Si vous insistez vraiment, ils
finiront sans doute par admettre l’existence de leur chef d’équipe, ou de leur
chef de service, etc. Mais vous comprenez nettement que la légitimité de leur
autorité hiérarchique n’est pas vraiment évidente à leurs yeux. Du chef direct,
a priori, ils attendent essentiellement qu’il « fraternise »,
c’est-à-dire qu’il montre très clairement par cette attitude qu’il renonce à
toute prétention d’exercer sur eux une autorité quelconque.
Comme la culture fait qu’il y a le
dit et le non-dit, et comme on ne sait pas ce que pense vraiment le Directeur
général de la hiérarchie de proximité, pour toutes ces raisons, il y a ce que
le Directeur général dit ou fait et ce qu’il faut en comprendre.
Derrière chaque « signe », il y a un
« signal faible » qu’il convient d’interpréter au profit ou aux
dépens de l’encadrement intermédiaire.
Et c’est là un handicap certain aussi
bien pour le manager que pour l’entreprise : le rôle de relai de
l’encadrement pour expliquer, motiver, mobiliser, relayer les grandes
orientations stratégiques... ne peut se faire que si le manager de proximité
dispose d’une certaine crédibilité, d’une autorité reconnue par ses supérieurs
et par ses collaborateurs.
Le rapport à l’initiative
On veut bien le statut et les titres,
on veut bien le pouvoir, mais les responsabilités qui vont avec... non. On veut
bien du contenu technique du travail, que l’on accomplit d’ailleurs le plus
souvent avec beaucoup de professionnalisme, mais l’initiative, c’est-à-dire la
responsabilité de la prise de risque, on en veut beaucoup moins.
Dans ce contexte, le décideur se
trouve devant un grand dilemme : prendre des risques pour plus d’efficacité, de
pro-activité et de performance, mais au risque de sacrifier certaines règles et
procédures (on ne fait pas d’omelette sans casser les œufs !) ; ou bien
respecter scrupuleusement les règles et les normes, au risque de rater les
opportunités et tomber dans l’inefficacité et la contre-performance.
Ce jeu d’équilibriste entre l’ordre
et l’action, entre la conformité et l’efficacité, entre la peur de se tromper
et la crainte de laisser échapper les opportunités, résume assez bien le
paradoxe de la prise de risque dans les organisations, qu’elles soient
publiques ou privées.
Le rapport à la sanction
Le plus souvent dans nos entreprises,
la notion de sanction positive ou négative n’est pas perçue comme une
composante naturelle de l’acte managérial. Vouloir sanctionner négativement un
manquement à une règle relève de l’héroïsme.

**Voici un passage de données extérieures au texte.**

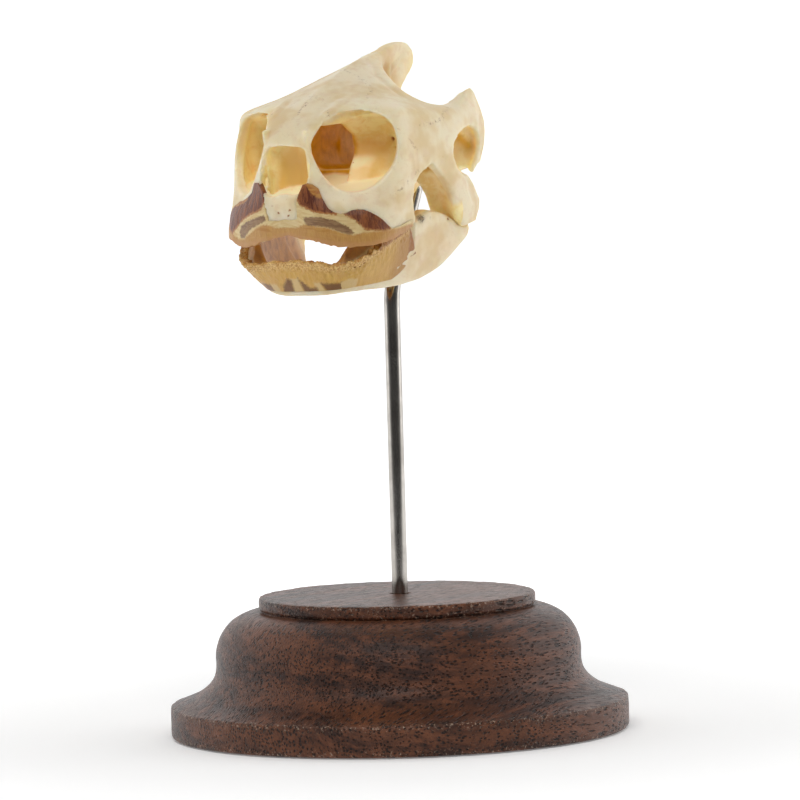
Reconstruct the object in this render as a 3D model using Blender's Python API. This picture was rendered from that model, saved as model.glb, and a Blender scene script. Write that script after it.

Au Maroc, société conviviale par
excellence, le « management de la proximité » est paradoxalement difficile à
pratiquer. Pour un responsable de terrain, il n’est pas aisé de trouver la
« bonne distance » relationnelle avec les subordonnés.
La proximité est facilement
interprétée comme une sorte de recherche de « complicité » ou un signe de
« vulnérabilité », et la relation peut basculer dans une familiarité
qui n’est pas compatible avec l’exercice normal de la responsabilité
hiérarchique.
Le rapport au conflit
Il est extrêmement difficile
d’admettre qu’il y a des gens qu’on aime et d’autres qu’on aime moins, qu’on
n’apprécie pas. C’est extrêmement culpabilisant, c’est une sorte de tabou.

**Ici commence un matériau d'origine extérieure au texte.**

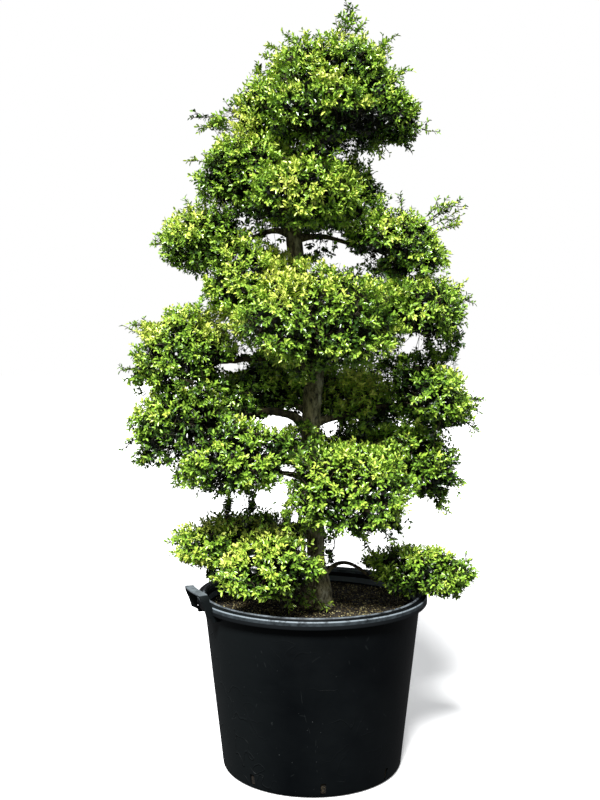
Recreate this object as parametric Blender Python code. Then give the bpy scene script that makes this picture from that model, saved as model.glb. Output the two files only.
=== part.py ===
# Japanese holly, cloud pruned, in a black nursery container.
# Metres, +Z up. The origin is the centre of the container's flat underside, and +X is the viewer's right.

import math
import random

import bmesh
import bpy
import numpy as np
from mathutils import Matrix, Vector

CLEAR = 0.0003  # gap left where two solids meet

# Container, a turned shell with a rolled lip
POT_HEIGHT = 0.490
POT_BASE_R = 0.252
POT_NECK_R = 0.308  # outside of the wall, carried up to the rim
POT_WALL = 0.005
LIP_R = 0.325
LIP_BOTTOM = 0.4615
POT_SIDES = 44
SLOT_COUNT = 8
SLOT_WIDTH = 0.018
SLOT_TOP = 0.042
SLOT_BOTTOM = 0.007
SLOT_FIRST_DEG = -84.0  # the slot that faces the viewer
SOIL_Z = 0.445

# Two strap handles, hooked under the lip
HANDLE_DEG = {"handle_left": 204.0, "handle_right": 24.0}
HANDLE_SPAN = 0.132  # between the middles of the two legs
HANDLE_TOP = 0.5200
HANDLE_THICK = 0.005
HANDLE_CORNER = 0.014

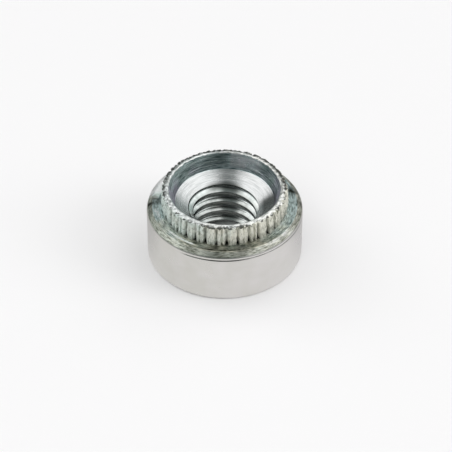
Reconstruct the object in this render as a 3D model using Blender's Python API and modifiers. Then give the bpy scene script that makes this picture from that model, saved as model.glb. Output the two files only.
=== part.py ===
# Rivet nut: a turned, knurled and tapped steel bush, made in one piece.
# Metres, +Z up. The flange base rests on Z = 0 and the thread axis is the Z axis.

import math

import bmesh
import bpy
from mathutils import Vector

# Flange
FLANGE_DIAMETER = 0.0127
FLANGE_HEIGHT = 0.0047
SHOULDER_WIDTH = 0.0007
EDGE_BEVEL_WIDTH = 0.00048
EDGE_BEVEL_DROP = 0.00036
EDGE_ROUNDING = 0.00022
BASE_EDGE_RADIUS = 0.00025

# Knurled spigot above the shoulder
SPIGOT_RISE = 0.0018
RIM_LAND_WIDTH = 0.00034
RIM_BEVEL_WIDTH = 0.00027
RIM_BEVEL_DROP = 0.00026
KNURL_COUNT = 36
KNURL_PHASE = math.radians(2.2)
GROOVE_DEPTH_AT_SHOULDER = 0.00042
GROOVE_DEPTH_AT_RIM = 0.00018
GROOVE_WIDTH = 0.00042
LINE_DEPTH_AT_SHOULDER = 0.00006
LINE_DEPTH_AT_RIM = 0.00014
LINE_WIDTH = 0.00016

# Bore, cut down from the rim
COUNTERBORE_DEPTH = 0.0014
COUNTERBORE_DRAFT = math.radians(20.0)
SINK_ANGLE = math.radians(110.0)
BORE_DIAMETER = 0.00515
BASE_SINK_DIAMETER = 0.0066
BASE_SINK_ANGLE = math.radians(90.0)

# Facets round the axis, and in each rounded edge
TURNED_STEPS = 144
ROUNDING_STEPS = 3

# How far a tool or a hidden root reaches past the face it crosses
OVERRUN = 0.0004

# How far a corner may stand off a face that still counts as flat
FLATNESS = 0.000000001

# Bright zinc plating over turned steel
PLATING_COLOUR = (0.70, 0.72, 0.72, 1.0)
PLATING_ROUGHNESS = 0.28
SHARP_EDGE_ANGLE = math.radians(28.0)

FLANGE_RADIUS = FLANGE_DIAMETER / 2
SHOULDER_EDGE_RADIUS = FLANGE_RADIUS - EDGE_BEVEL_WIDTH
CREST_RADIUS = SHOULDER_EDGE_RADIUS - SHOULDER_WIDTH
LAND_EDGE_RADIUS = CREST_RADIUS - RIM_BEVEL_WIDTH
MOUTH_RADIUS = LAND_EDGE_RADIUS - RIM_LAND_WIDTH
RIM_HEIGHT = FLANGE_HEIGHT + SPIGOT_RISE

# The flange's facets are turned by half of one from the bore's, so that no two edges coincide
HALF_FACET = math.pi / TURNED_STEPS


def clear_scene():
    for item in list(bpy.data.objects):
        bpy.data.objects.remove(item, do_unlink=True)


def new_collection(name):
    collection = bpy.data.collections.new(name)
    bpy.context.scene.collection.children.link(collection)
    return collection


def new_object(name, mesh, collection):
    item = bpy.data.objects.new(name, mesh)
    collection.objects.link(item)
    return item


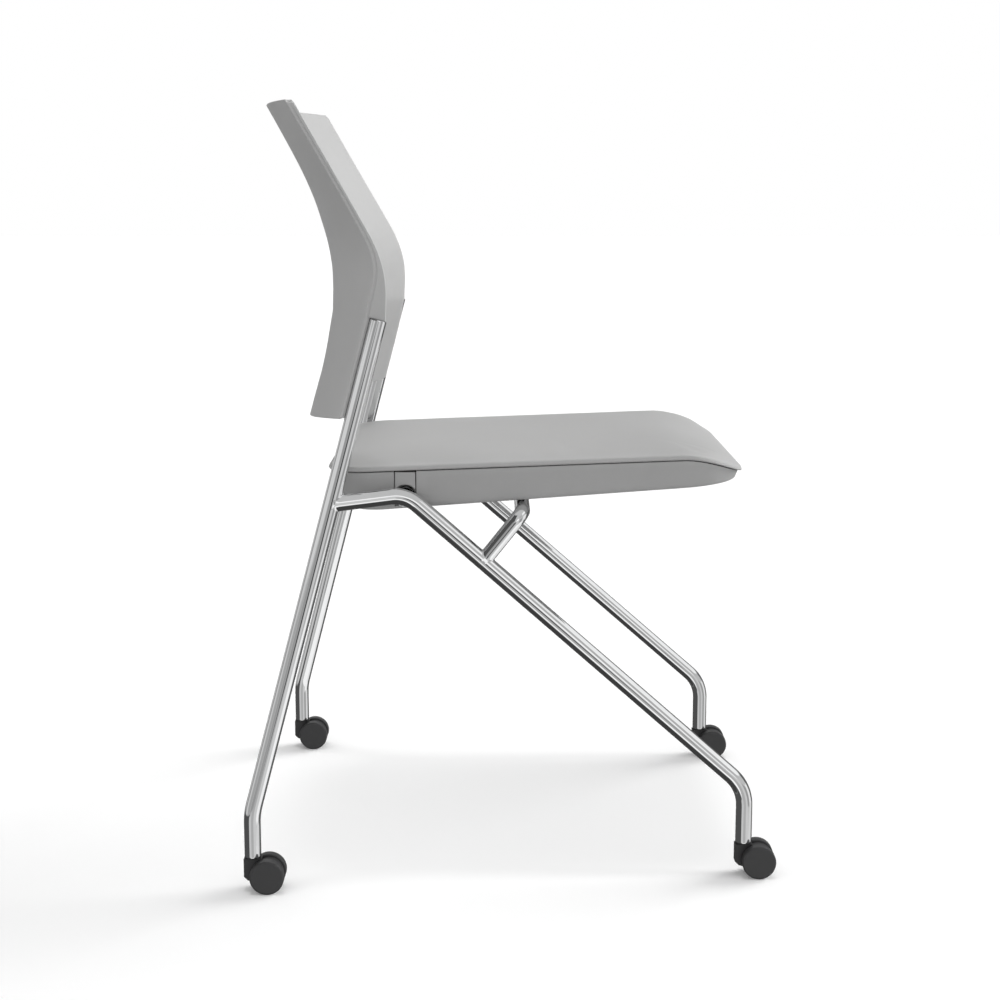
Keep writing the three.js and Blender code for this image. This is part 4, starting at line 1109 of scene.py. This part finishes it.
def slide_along_tube(half, first_rim, last_rim, row, row_weights):
    """Moves the rim's points along the upright until those of one row lie square to it."""
    centre = upright_axis(GROOVE_TOP, "left", 1)
    slide = -((half[row] - centre) @ lean_left)
    columns = np.arange(half.shape[1])
    slide = np.where(columns < first_rim, slide[first_rim], slide)
    slide = np.where(columns >= last_rim, slide[last_rim - 1], slide)
    away = np.maximum(np.maximum(first_rim - columns, columns - last_rim + 1), 0)
    slide = slide * np.maximum(1 - away / SLIDE_COLUMNS, 0)
    return half + (row_weights[:, None] * slide)[..., None] * lean_left


def edge_rows(row, rise):
    """Rows that turn in from the last row on a quarter circle, by the section's own normals."""
    along = np.roll(row, -1, axis=0) - np.roll(row, 1, axis=0)
    area = (row[:, 0] * np.roll(row[:, 1], -1) - row[:, 1] * np.roll(row[:, 0], -1)).sum()
    outward = unit(np.stack([along[:, 1], -along[:, 0]], axis=-1)) * np.sign(area)
    beta = np.linspace(0, math.pi / 2, SHELL_EDGE_STEPS)[1:, None, None]
    rows = np.repeat(row[None], SHELL_EDGE_STEPS - 1, axis=0)
    rows[..., :2] -= SHELL_EDGE * (1 - np.cos(beta)) * outward[None]
    rows[..., 2] += rise * np.sin(beta[..., 0])
    return rows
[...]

Le conflit est perçu comme quelque
chose de tout à fait négatif. La dimension conflictuelle s’assume exclusivement
par rapport au monde extérieur.
Le mécanisme sous-jacent, c’est que
la différence d’opinions, de points de vue, est perçue immédiatement comme
contestation de l’autorité établie, remise en cause personnelle, ce qui mène
droit au conflit non sur des idées, mais sur des questions de personnes.
Bien souvent, le fait que quelqu’un
ne soit pas d’accord avec vous procure une grave blessure narcissique. Cela
deviendra encore « politiquement » incorrect si cette
« différence d’opinion » devait être suivie d’une décision tranchée.
La « bonne décision » sera
celle qui « ne fera de peine à personne », qui ne remettra en cause aucun
équilibre, ni avantage acquis ni intérêt catégoriel, qui préservera le statu
quo ante.
Le rapport aux faits
Dans les situations courantes de
travail, le raisonnement basé sur les faits (le speekwith data), n’est
pas toujours la règle.
La notion de factuel ne va pas de
soi. On trouve cette attitude non seulement dans les populations d’opérateurs
ou d’employés, mais assez fréquemment même parmi les hauts cadres. Il existe
une sorte de « résistance » au constat factuel, quel qu’il soit.
Ce subjectivisme peut avoir des
conséquences particulièrement dommageables : comme tout est affaire
d’interprétation, comme tout se discute et se négocie, il devient difficile de
faire exister un univers normé où il existe des règles, des devoirs et donc des
droits.
En conclusion, il est peut être utile de préciser
qu’il ne s’agit pas de dresser un tableau entièrement noir ni de sombrer dans
les travers du fatalisme et du déterminisme. Il est toujours intéressant de
regarder les cas où une tendance, même prégnante, se voit démentie dans les
faits, révélant des germes de changements émergents à l’œuvre de manière
progressive.
En effet, un certain nombre de traits culturels et sociologiques typiques du contexte de l’entreprise marocaine peuvent a contrario, s’ils sont bien appréhendés, servir de leviers efficaces à la facilitation de l’affirmation du leadership des futurs managers. On peut citer brièvement :la disponibilité, l’accessibilité des gens et la sociabilité, le respect dû aux aînés, la solidarité, certaines valeurs morales et religieuses…, autant de leviers qu’un futur manager peut actionner pour exercer son rôle d’« influenceur », de « meneur » et de fédérateur.